__Work to complete__. In the lines below, find how many contain the word "with" and report that figure alone.

__Data shown__.
------------------------------------------------------------
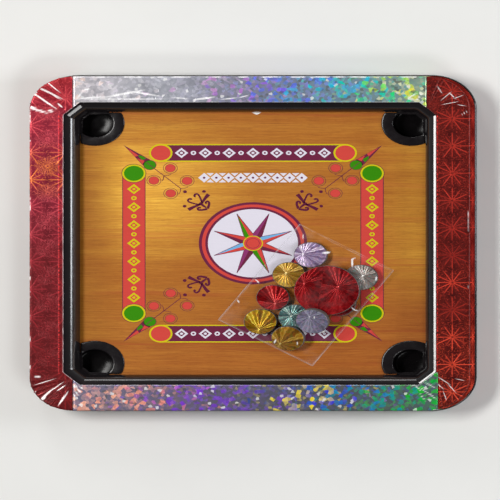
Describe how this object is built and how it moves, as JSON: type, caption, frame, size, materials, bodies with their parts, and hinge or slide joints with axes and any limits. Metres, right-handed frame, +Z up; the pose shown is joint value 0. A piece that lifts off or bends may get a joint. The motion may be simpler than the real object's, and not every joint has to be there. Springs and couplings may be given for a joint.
{
  "type": "carrom board",
  "caption": "Square tabletop disc-flicking board: moulded rim with foil strips, printed wood-grain field, corner pockets, and foil-faced discs and striker in a clear pouch.",
  "frame": {"origin": "centre of the underside, on the surface the board stands on", "axes": "+Z up out of the playing surface, +X towards the right side of the board, +Y towards its far side"},
  "size_m": [0.3048, 0.3048, 0.0296],
  "materials": {
    "black_plastic": "moulded, glossy",
    "red_foil": "metallised, embossed with starbursts",
    "silver_foil": "metallised, holographic broken-glass pattern",
    "gold_foil": "metallised, embossed with starbursts",
    "hardboard": "raw pressed board",
    "wood_print": "printed wood grain and game markings, lacquered",
    "screw_steel": "zinc plated",
    "disc_plastic": "moulded",
    "clear_film": "clear, wrinkled"
  },
  "bodies": {
    "board": {"frame": "black_plastic", "foil_red_left": "red_foil", "foil_red_right": "red_foil", "foil_silver_far": "silver_foil", "foil_silver_near": "silver_foil", "hardboard_panel": "hardboard", "printed_sheet": "wood_print", "pocket_far_left": "black_plastic", "pocket_far_right": "black_plastic", "pocket_near_left": "black_plastic", "pocket_near_right": "black_plastic", "panel_screw_1": "screw_steel", "panel_screw_2": "screw_steel", "panel_screw_3": "screw_steel", "panel_screw_4": "screw_steel", "panel_screw_5": "screw_steel", "panel_screw_6": "screw_steel", "panel_screw_7": "screw_steel", "panel_screw_8": "screw_steel"},
    "pouch": {"pouch": "clear_film"},
    "silver_disc_1": {"silver_disc_1": "disc_plastic", "silver_disc_1_face": "silver_foil", "silver_disc_1_back": "silver_foil"},
    "gold_disc_1": {"gold_disc_1": "disc_plastic", "gold_disc_1_face": "gold_foil", "gold_disc_1_back": "gold_foil"},
    "silver_disc_2": {"silver_disc_2": "disc_plastic", "silver_disc_2_face": "silver_foil", "silver_disc_2_back": "silver_foil"},
    "red_disc_1": {"red_disc_1": "disc_plastic", "red_disc_1_face": "red_foil", "red_disc_1_back": "red_foil"},
    "red_disc_2": {"red_disc_2": "disc_plastic", "red_disc_2_face": "red_foil", "red_disc_2_back": "red_foil"},
    "silver_disc_3": {"silver_disc_3": "disc_plastic", "silver_disc_3_face": "silver_foil", "silver_disc_3_back": "silver_foil"},
    "gold_disc_2": {"gold_disc_2": "disc_plastic", "gold_disc_2_face": "gold_foil", "gold_disc_2_back": "gold_foil"},
    "striker": {"striker": "disc_plastic", "striker_face": "red_foil", "striker_back": "red_foil"},
    "silver_disc_4": {"silver_disc_4": "disc_plastic", "silver_disc_4_face": "silver_foil", "silver_disc_4_back": "silver_foil"},
    "gold_disc_3": {"gold_disc_3": "disc_plastic", "gold_disc_3_face": "gold_foil", "gold_disc_3_back": "gold_foil"}
  },
  "joints": [
    {"name": "pouch_lift", "type": "slide", "parent": "board", "child": "pouch", "axis": [0, 0, 1], "range_m": [0, 0.12]},
    {"name": "silver_disc_1_slide", "type": "slide", "parent": "pouch", "child": "silver_disc_1", "axis": [0.5432, 0.8396, 0], "range_m": [0, 0.04]},
    {"name": "gold_disc_1_slide", "type": "slide", "parent": "pouch", "child": "gold_disc_1", "axis": [-0.8396, 0.5432, 0], "range_m": [0, 0.005]},
    {"name": "silver_disc_2_slide", "type": "slide", "parent": "pouch", "child": "silver_disc_2", "axis": [0.5432, 0.8396, 0], "range_m": [0, 0.04]},
    {"name": "red_disc_1_slide", "type": "slide", "parent": "pouch", "child": "red_disc_1", "axis": [-0.8396, 0.5432, 0], "range_m": [0, 0.007]},
    {"name": "red_disc_2_slide", "type": "slide", "parent": "pouch", "child": "red_disc_2", "axis": [0.5432, 0.8396, 0], "range_m": [0, 0.0045]},
    {"name": "silver_disc_3_slide", "type": "slide", "parent": "pouch", "child": "silver_disc_3", "axis": [0.7071, 0.7071, 0], "range_m": [0, 0.01]},
    {"name": "gold_disc_2_slide", "type": "slide", "parent": "pouch", "child": "gold_disc_2", "axis": [-0.9397, 0.342, 0], "range_m": [0, 0.007]},
    {"name": "striker_slide", "type": "slide", "parent": "pouch", "child": "striker", "axis": [0.5432, 0.8396, 0], "range_m": [0, 0.045]},
    {"name": "silver_disc_4_slide", "type": "slide", "parent": "pouch", "child": "silver_disc_4", "axis": [0.8396, -0.5432, 0], "range_m": [0, 0.006]},
    {"name": "gold_disc_3_slide", "type": "slide", "parent": "pouch", "child": "gold_disc_3", "axis": [0.8396, -0.5432, 0], "range_m": [0, 0.008]}
  ]
}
------------------------------------------------------------
__Exercise solution__. 4